The Devasthal campus.

The Devasthal campus. The Telegraph

Since the liquid mirror is a rotating thin film of mercury, Banerjee said, the telescope cannot be pointed at will anywhere in the sky but will always observe the same part of the sky, the zenith as observed from Devasthal.

Such telescopes depend on the Earth’s rotation to observe different sections of the sky. As the Earth turns and the telescope returns to the same section of the sky, astronomers could use it to track the same set of objects each night.

“Because it is a large telescope, it will allow us to detect faint objects and because we return to the same objects every night, it will allow us to pick changes in brightness or other features,” Banerjee said.

The ILMT collaboration includes astronomers from the Nainital observatory and the University of Liege and Royal Observatory in Belgium, five universities in Canada, and academic institutions in Poland and Uzbekistan.

“The telescope has just become operational and we’re now fine-tuning the performance,” said Kuntal Misra, project investigator for ILMT at the Institute. “The way it works allows us to survey a strip of the sky each night. Our plan is to make the data from the sky survey available to the global astronomy community,” she said.

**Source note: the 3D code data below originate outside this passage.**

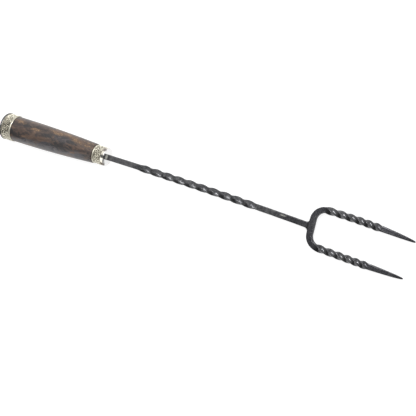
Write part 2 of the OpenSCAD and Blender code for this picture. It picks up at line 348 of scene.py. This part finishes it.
def polishedMetal(name):
    metal = polished[name]
    f = Finish(name)
    tarnish = f.noise(f.place, 220, 4, 0.6)
    scratches = f.noise(f.scaled(600, 3000, 3000), 1, 2)
    rings = f.node("ShaderNodeTexNoise", {"noise_dimensions": "1D"},
        {"W": axisDistance(f), "Scale": 6.0, "Detail": 2.0})
    colour = f.blend(tarnish.step(0.35, 0.75), metal["clean"], metal["dull"])
    for centre, radii, share, paint in metal["stainsAndPaintedShade"]:
        spot = f.spot(centre, radii, tarnish - 0.5, 0.35)
        colour = f.blend(spot * share, colour, paint)
    return f.surface(
        Base_Color=colour,
        Metallic=1.0,
        Specular_Tint=(*metal["mirrored"], 1),
        Roughness=tarnish * 0.12 + metal["roughness"],
        Normal=f.bump(scratches * 0.6 + rings * 0.4, 0.012 * mm, 0.3))


def plainSteel():
    f = Finish("plain steel")
    turned = f.noise(f.scaled(3000, 300, 300), 1, 2)
    colour = f.blend(turned, (0.42, 0.42, 0.43), (0.56, 0.56, 0.56))
    return f.surface(Base_Color=colour, Metallic=1.0, Roughness=turned * 0.2 + 0.25,
        Normal=f.bump(turned, 0.02 * mm, 0.4))


def setResin():
    f = Finish("set resin")
    cloud = f.noise(f.place, 300, 3)
    colour = f.blend(cloud, (0.28, 0.20, 0.09), (0.42, 0.32, 0.17))
    return f.surface(Base_Color=colour, Roughness=cloud * 0.2 + 0.2,
        Normal=f.bump(cloud, 0.05 * mm, 0.3))


steel = forgedSteel()
wood = figuredWood()
rimMetal = polishedMetal("soldered rim")
buttMetal = polishedMetal("darkened butt")
mirror = polishedMetal("mirror plate")
print("finishes made")


# Edges bent by more than the sharp angle, in degrees, stay crisp
def addPiece(name, bm, material, node, sharp=40):
    mesh = bpy.data.meshes.new(name)
    bm.to_mesh(mesh)
    bm.free()
    mesh.materials.append(material)
    mesh.shade_smooth()
    mesh.set_sharp_from_angle(angle=math.radians(sharp))
    piece = bpy.data.objects.new(name, mesh)
    bpy.context.scene.collection.objects.link(piece)
    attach(piece, "root")
    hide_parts(node)


# Drags an outline of edges through a list of places and closes the far end
def sweep(bm, outline, places):
    ring = outline
    verts = list({v for e in ring for v in e.verts})
    bmesh.ops.transform(bm, matrix=places[0], verts=verts)
    for before, after in zip(places, places[1:]):
        made = bmesh.ops.extrude_edge_only(bm, edges=ring)["geom"]
        verts = [g for g in made if isinstance(g, bmesh.types.BMVert)]
        fresh = set(verts)
        ring = [g for g in made if isinstance(g, bmesh.types.BMEdge)
            and g.verts[0] in fresh and g.verts[1] in fresh]
        bmesh.ops.transform(bm, matrix=after @ before.inverted(), verts=verts)
    bmesh.ops.contextual_create(bm, geom=ring)


# Turns a profile of (x, r) points about the X axis; a closed profile makes a ring
def spun(bm, profile, closed=True):
    line = [bm.verts.new((x, 0, r)) for x, r in profile]
    pairs = list(zip(line, line[1:])) + ([(line[-1], line[0])] if closed else [])
    edges = [bm.edges.new(pair) for pair in pairs]
    bmesh.ops.spin(bm, geom=line + edges, cent=(0, 0, 0), axis=(1, 0, 0),
        angle=fullTurn, steps=roundSteps, use_merge=True)
    bmesh.ops.remove_doubles(bm, verts=bm.verts[:], dist=0.001 * mm)
    bmesh.ops.recalc_face_normals(bm, faces=bm.faces[:])


def arc(centreX, centreR, radius, start, end, steps):
    angles = [math.radians(start + (end - start) * i / steps) for i in range(steps + 1)]
    return [(centreX + radius * math.cos(a), centreR + radius * math.sin(a)) for a in angles]


# One stretch of a path in the plane of the fork, as (x, y, heading): straight, or an even bend
def walk(pose, length, turn):
    x, y, h = pose
    if abs(turn) < 1e-9:
        return x + length * math.cos(h), y + length * math.sin(h), h
    r = length / turn
    end = h + turn
    return x + r * (math.sin(end) - math.sin(h)), y - r * (math.cos(end) - math.cos(h)), end


# From 0 to 1 at a steady rate, with a short soft start and end
def eased(u, e=0.04):
    k = 1 / (1 - e)
    if u <= 0:
        return 0
    if u < e:
        return k * u * u / (2 * e)
    if u < 1 - e:
        return k * (u - e / 2)
    if u < 1:
        return 1 - k * (1 - u) ** 2 / (2 * e)
    return 1


def placeOf(pose, twist, size=1.0):
    x, y, h = pose
    return (Matrix.Translation((x, y, 0)) @ Matrix.Rotation(h, 4, "Z")
        @ Matrix.Rotation(twist, 4, "X") @ Matrix.Diagonal((1, size, size, 1)))


# Square bar, forged: round corners, hammered faces and rubbed edges
bar = {
    "side": 6.0 * mm,
    "corner": 0.5 * mm,
    "cornerSteps": 4,
    "faceCuts": 6,
    "wearReach": 0.33,
    "ringGap": 0.8 * mm,
    "broadDent": 7.0 * mm,
    "broadDepth": 0.06 * mm,
    "smallDent": 2.4 * mm,
    "smallDepth": 0.04 * mm,
}


# The wear attribute is 0 at the middle of a face and about 1 on a corner
def barOutline(bm):
    turn = Matrix.Rotation(quarterTurn, 4, "Y")
    bmesh.ops.create_grid(bm, x_segments=1, y_segments=1, size=bar["side"] / 2, matrix=turn)
    bmesh.ops.bevel(bm, geom=bm.verts[:], offset=bar["corner"], affect="VERTICES",
        segments=bar["cornerSteps"], profile=0.5, material=-1)
    straight = [e for e in bm.edges if e.calc_length() > 2 * bar["corner"]]
    bmesh.ops.subdivide_edges(bm, edges=straight, cuts=bar["faceCuts"])
    wear = bm.verts.layers.float.new("wear")
    half = bar["side"] / 2
    for v in bm.verts:
        v[wear] = (v.co.length - half) / (bar["wearReach"] * half)
    return bm.edges[:]


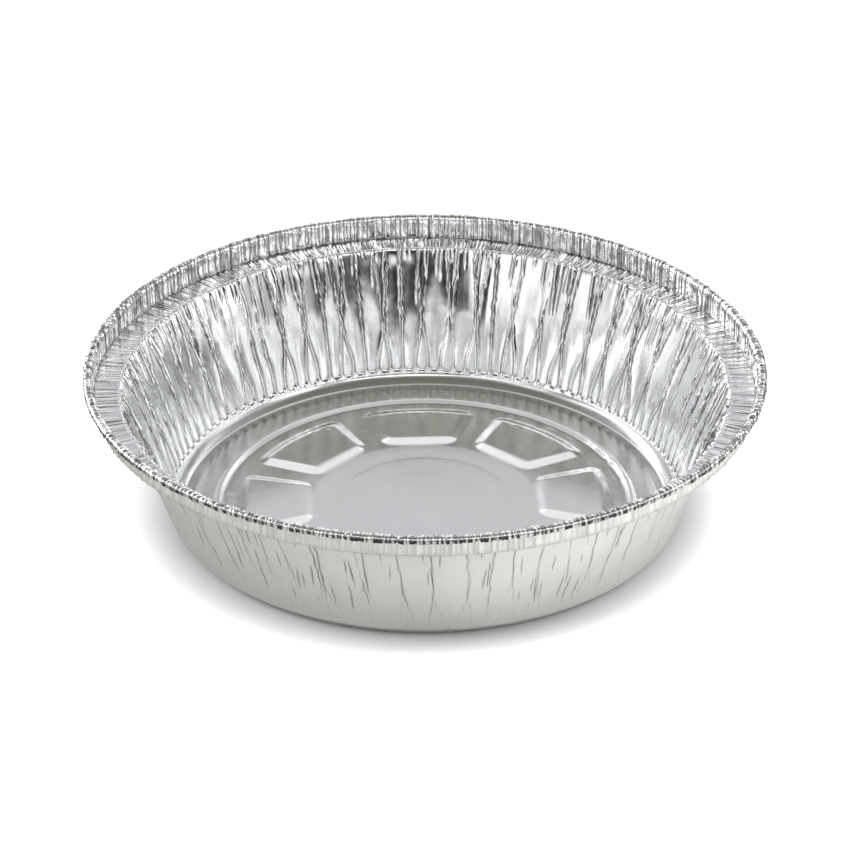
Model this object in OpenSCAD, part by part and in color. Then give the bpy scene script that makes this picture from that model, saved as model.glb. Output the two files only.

Since the ILMT became operational on April 29, astronomers have captured several hundred images of the sky on clear nights at Devasthal. The institute released an image showing two galaxies and stars in the foreground to the media on Thursday.

Liquid mirror telescopes take advantage of the fact that the surface of a rotating liquid has a parabolic shape which is ideal for focusing light. The reflected light passes through a sophisticated multi-lens optical corrector that produces sharp images over a field of view.